Significant reductions in adverse drug events, infections, wounds and use of restraints in nursing homes are among the key achievements touted this week by federal regulators. The good news comes in a progress report on the Centers for Medicare & Medicaid Services’ Quality Improvement Organization Program, a five-year effort designed to enhance the quality of services for Medicare beneficiaries.
CMS redesigned the QIO program in August 2014. More than 5,000 nursing homes were recruited to participate in the national collaborative.
Among the achievements among participating nursing homes:
• 44,640 potential adverse drug events were prevented;
• 3,374 pressure ulcers were prevented or healed in 787 facilities;
• 6,250 Medicare beneficiaries in 981 facilities are now restraint free; and
• 85,149 fewer days with urinary catheters for Medicare beneficiaries.

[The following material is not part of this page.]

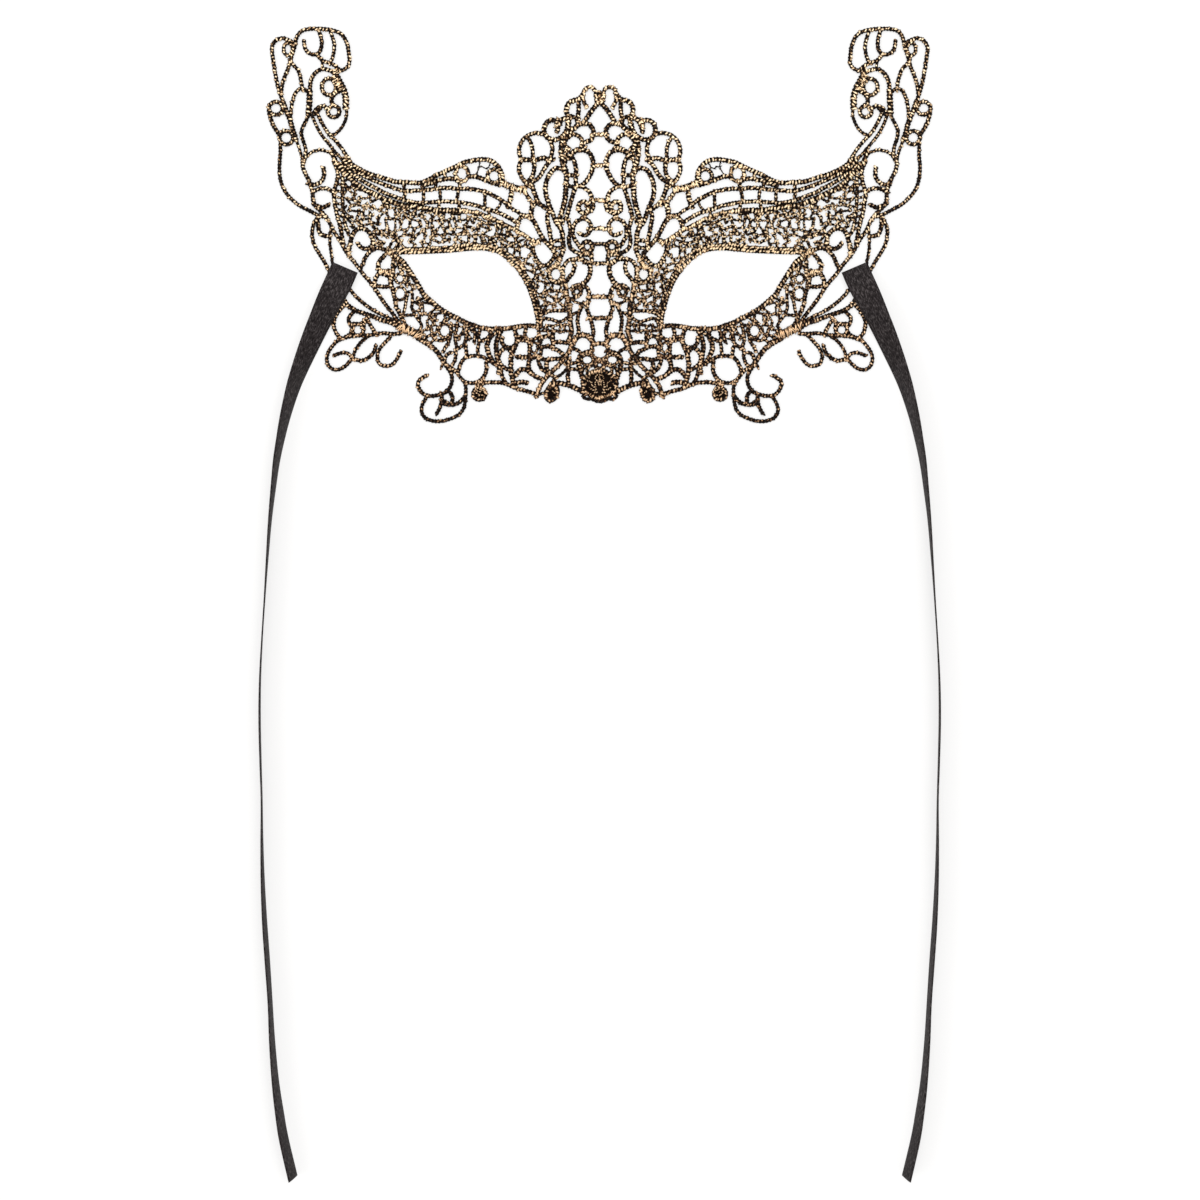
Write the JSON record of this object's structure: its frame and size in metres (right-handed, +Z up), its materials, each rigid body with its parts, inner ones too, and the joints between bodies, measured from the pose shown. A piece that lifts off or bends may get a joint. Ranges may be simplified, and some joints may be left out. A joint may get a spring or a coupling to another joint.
{
  "type": "lace masquerade mask",
  "caption": "Flat openwork lace eye mask with wing tips, a pointed crown and a nose panel, and a long satin ribbon sewn on at each temple for tying it on.",
  "frame": {"origin": "middle of the lace's underside, on the surface the mask lies on", "axes": "+X along the mask's width, towards the temple at the right of the view from above; +Y from the nose panel to the crown; +Z up, out of the mask's face"},
  "size_m": [0.2266, 0.3837, 0.0094],
  "materials": {
    "lace": "satin",
    "ribbon": "satin"
  },
  "bodies": {
    "root": {"lace": "lace", "ribbon_right": "ribbon", "ribbon_left": "ribbon"}
  },
  "joints": []
}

Two key nursing home goals in the five-year program are a resident-centered care and safety initiative, and an effort to reduce the use of antipsychotics.
Under the quality of resident-centered care and safety initiative, the QIO program hopes to unite nursing homes, key stakeholders and organizations throughout their communities to share tools, knowledge and technology to achieve system-wide improvement. One in five nursing home residents current suffer preventable harm, according to a recent Inspector General report.
The antipsychotics reduction initiative aims to reduce an original 19.8% national use of antipsychotics in long-stay nursing home residents while providing education, training and technical assistance to nursing home facilities.